Task to complete: Extract every line below, verbatim.

※ ※ ※

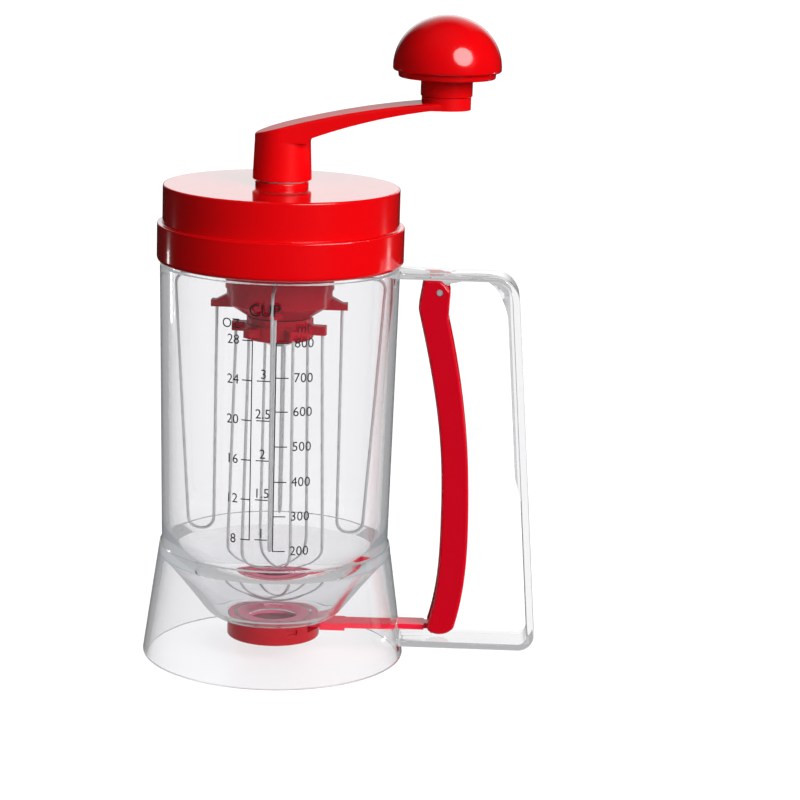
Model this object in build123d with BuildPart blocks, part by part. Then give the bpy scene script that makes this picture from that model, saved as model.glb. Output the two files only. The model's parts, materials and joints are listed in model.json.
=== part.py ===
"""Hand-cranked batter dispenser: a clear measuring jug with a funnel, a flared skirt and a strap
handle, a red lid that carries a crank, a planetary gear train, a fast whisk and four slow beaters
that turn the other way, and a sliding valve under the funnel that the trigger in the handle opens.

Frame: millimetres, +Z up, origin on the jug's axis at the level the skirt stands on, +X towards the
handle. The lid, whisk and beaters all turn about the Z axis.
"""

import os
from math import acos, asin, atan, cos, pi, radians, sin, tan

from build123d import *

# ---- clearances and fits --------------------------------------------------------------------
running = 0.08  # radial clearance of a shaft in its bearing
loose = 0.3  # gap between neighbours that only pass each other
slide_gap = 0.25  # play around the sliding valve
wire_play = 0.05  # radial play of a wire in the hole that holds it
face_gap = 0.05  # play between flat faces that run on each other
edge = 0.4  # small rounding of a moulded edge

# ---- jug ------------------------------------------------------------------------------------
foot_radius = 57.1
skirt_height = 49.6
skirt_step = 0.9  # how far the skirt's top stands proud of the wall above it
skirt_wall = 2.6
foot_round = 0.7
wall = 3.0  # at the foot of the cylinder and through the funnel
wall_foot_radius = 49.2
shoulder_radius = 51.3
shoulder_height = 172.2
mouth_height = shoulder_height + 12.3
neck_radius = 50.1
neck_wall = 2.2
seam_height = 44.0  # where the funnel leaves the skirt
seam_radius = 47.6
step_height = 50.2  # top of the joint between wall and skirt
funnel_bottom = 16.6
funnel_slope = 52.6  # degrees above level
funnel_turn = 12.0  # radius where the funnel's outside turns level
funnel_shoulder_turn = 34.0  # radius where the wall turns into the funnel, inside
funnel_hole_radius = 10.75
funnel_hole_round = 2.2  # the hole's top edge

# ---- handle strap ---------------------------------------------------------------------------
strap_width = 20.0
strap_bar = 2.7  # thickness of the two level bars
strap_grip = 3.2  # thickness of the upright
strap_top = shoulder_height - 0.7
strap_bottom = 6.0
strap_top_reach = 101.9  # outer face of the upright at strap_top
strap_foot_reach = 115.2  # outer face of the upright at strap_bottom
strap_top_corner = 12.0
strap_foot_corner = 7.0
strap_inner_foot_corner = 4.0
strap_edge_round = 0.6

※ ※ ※

Result:
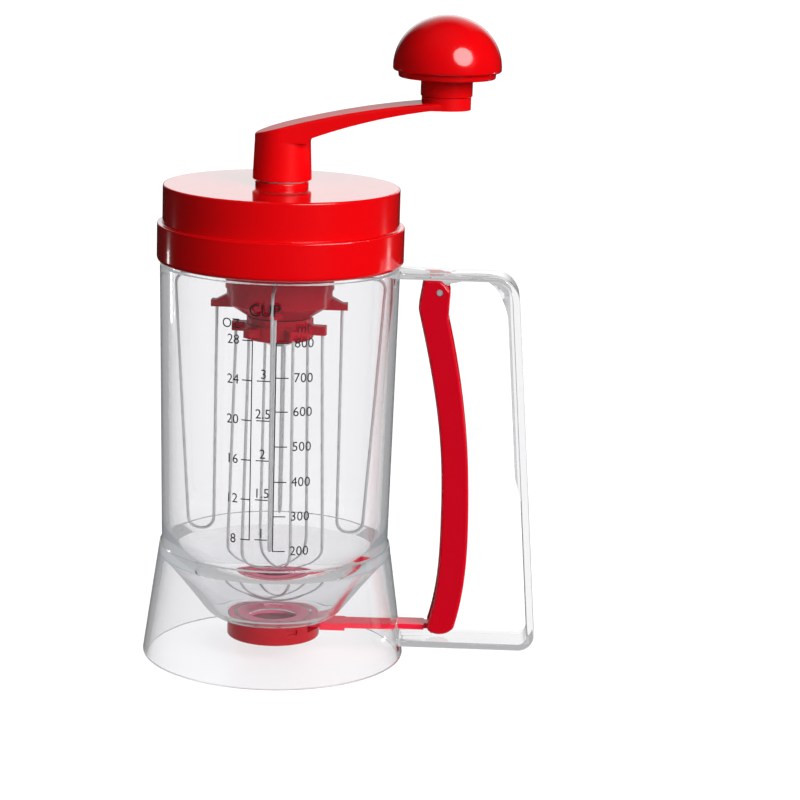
Model this object in build123d with BuildPart blocks, part by part. Then give the bpy scene script that makes this picture from that model, saved as model.glb. Output the two files only. The model's parts, materials and joints are listed in model.json.
=== part.py ===
"""Hand-cranked batter dispenser: a clear measuring jug with a funnel, a flared skirt and a strap
handle, a red lid that carries a crank, a planetary gear train, a fast whisk and four slow beaters
that turn the other way, and a sliding valve under the funnel that the trigger in the handle opens.

Frame: millimetres, +Z up, origin on the jug's axis at the level the skirt stands on, +X towards the
handle. The lid, whisk and beaters all turn about the Z axis.
"""

import os
from math import acos, asin, atan, cos, pi, radians, sin, tan

from build123d import *

# ---- clearances and fits --------------------------------------------------------------------
running = 0.08  # radial clearance of a shaft in its bearing
loose = 0.3  # gap between neighbours that only pass each other
slide_gap = 0.25  # play around the sliding valve
wire_play = 0.05  # radial play of a wire in the hole that holds it
face_gap = 0.05  # play between flat faces that run on each other
edge = 0.4  # small rounding of a moulded edge

# ---- jug ------------------------------------------------------------------------------------
foot_radius = 57.1
skirt_height = 49.6
skirt_step = 0.9  # how far the skirt's top stands proud of the wall above it
skirt_wall = 2.6
foot_round = 0.7
wall = 3.0  # at the foot of the cylinder and through the funnel
wall_foot_radius = 49.2
shoulder_radius = 51.3
shoulder_height = 172.2
mouth_height = shoulder_height + 12.3
neck_radius = 50.1
neck_wall = 2.2
seam_height = 44.0  # where the funnel leaves the skirt
seam_radius = 47.6
step_height = 50.2  # top of the joint between wall and skirt
funnel_bottom = 16.6
funnel_slope = 52.6  # degrees above level
funnel_turn = 12.0  # radius where the funnel's outside turns level
funnel_shoulder_turn = 34.0  # radius where the wall turns into the funnel, inside
funnel_hole_radius = 10.75
funnel_hole_round = 2.2  # the hole's top edge

# ---- handle strap ---------------------------------------------------------------------------
strap_width = 20.0
strap_bar = 2.7  # thickness of the two level bars
strap_grip = 3.2  # thickness of the upright
strap_top = shoulder_height - 0.7
strap_bottom = 6.0
strap_top_reach = 101.9  # outer face of the upright at strap_top
strap_foot_reach = 115.2  # outer face of the upright at strap_bottom
strap_top_corner = 12.0
strap_foot_corner = 7.0
strap_inner_foot_corner = 4.0
strap_edge_round = 0.6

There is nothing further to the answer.